What is the best workforce management software for retail?
The best retail WFM software is the platform that handles store scheduling, attendance, overtime control, coverage management, and payroll-ready labor data in a way store managers will actually use consistently.
Why do retailers need workforce management software?
Retailers need it because labor cost, schedule execution, store coverage, and payroll accuracy are tightly connected and hard to manage well across locations manually.
What matters most in retail WFM?
Manager usability, multi-store consistency, attendance handling, overtime visibility, and clean payroll workflows usually matter most.
Is a scheduling tool enough for retail?
Sometimes for very simple environments, but many retailers outgrow scheduling-only tools once attendance issues, overtime drift, and multi-store inconsistency become recurring problems.
What is the biggest retail WFM buying mistake?
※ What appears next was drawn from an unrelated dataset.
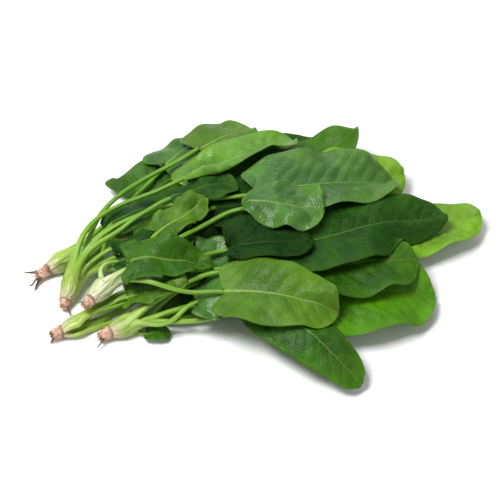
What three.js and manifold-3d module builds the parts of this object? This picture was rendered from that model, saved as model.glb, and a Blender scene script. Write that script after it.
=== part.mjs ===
// A bunch of fresh spinach lying on a table: five plants with their roots trimmed short.
// Each plant is a crown of leaf stalks, its root, and its leaf blades, one solid for each.
// Millimetres, +Z up. +X runs along the bunch from the roots to the leaf tips.
// The leaves are laid one after another, each over what already lies there, as a pile forms.
import * as THREE from "three";
import { mergeVertices } from "three/addons/utils/BufferGeometryUtils.js";
import Module from "manifold-3d";

const wasm = await Module();
wasm.setup();

// Driving dimensions
const BLADE_THICKNESS = 0.7;
const RIB_DEPTH = 2.0; // how far the midrib stands out below the blade at its base
const RIB_HALF_WIDTH = 1.5;
const RIB_TAPER = 0.6; // share of its width that the rib loses towards the tip
const RIB_THINNING = 0.85; // share of its depth that it loses
const EDGE_WAVES = 2.5; // ripples along each edge of a blade
const STALK_RADIUS_CROWN = 2.9;
const STALK_RADIUS_MIDDLE = 1.7;
const STALK_RADIUS_BLADE = 1.4;
const STALK_SPREAD = 4.4; // how far from a crown's axis its stalks start
const CROWN_RADIUS = 6.8;
const CROWN_LENGTH = 15;
const CROWN_TABLE_SINK = 0.8; // a crown on the table is pressed flat by this much
const ROOT_RADIUS = 5.2;
const FUSED_REACH = 30; // stalks of one plant grow together within this distance of its crown
const TOUCHING_GAP = 0.3;
const PILE_GAP = 0.5;

// Fineness of the solids
const STALK_SIDES = 6;
const STALK_STEPS = 9;
const CROWN_SIDES = 10;
const BLADE_ROWS = [0, 0.06, 0.14, 0.26, 0.4, 0.54, 0.68, 0.81, 0.92, 1];
const BLADE_COLUMNS = [-1, -0.55, -0.001, 0, 0.001, 0.55, 1]; // the inner pair bounds the rib
const MIDDLE = 3;
const ROW_SWEEP = 1.3; // how late a row of the blade turns towards its place on the margin

// How the pile settles
const CELL = 1; // square millimetres in which the height of the pile is kept
const PILE_REACH = 200;
const ROUNDS = 60; // rounds of smoothing of a leaf laid over others
const SMOOTHING = 0.2;
const BLADE_SAG = 0.03; // share of its height that an unheld point of a blade loses each round
const STALK_SAG = 0.008;
const STALK_BOWS = [0, -5, 5, -10, 10]; // a stalk slides to where it lies lowest
const BOW_RELUCTANCE = 0.5;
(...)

The biggest mistake is buying for headquarters reporting while ignoring whether store managers can actually run labor more effectively in the system day to day.
How should finance evaluate retail WFM software?
Finance should compare the software cost against overtime leakage, payroll cleanup, manager time, and the cost of inconsistent store labor execution.
Do multi-location retailers need stronger WFM sooner?
Usually yes, because labor inconsistency and visibility problems multiply quickly across stores.
Can retail WFM improve customer experience too?
Yes. Better labor coverage and schedule execution often improve service consistency as well as labor cost control.
Should retail buyers prioritize forecasting features?
Only if forecasting maps to real labor decisions in the business. Features matter when they improve store execution, not just because they sound sophisticated.
What should retailers test in demos?
They should test schedule edits, absences, coverage gaps, overtime alerts, manager approvals, and payroll handoff across multiple stores.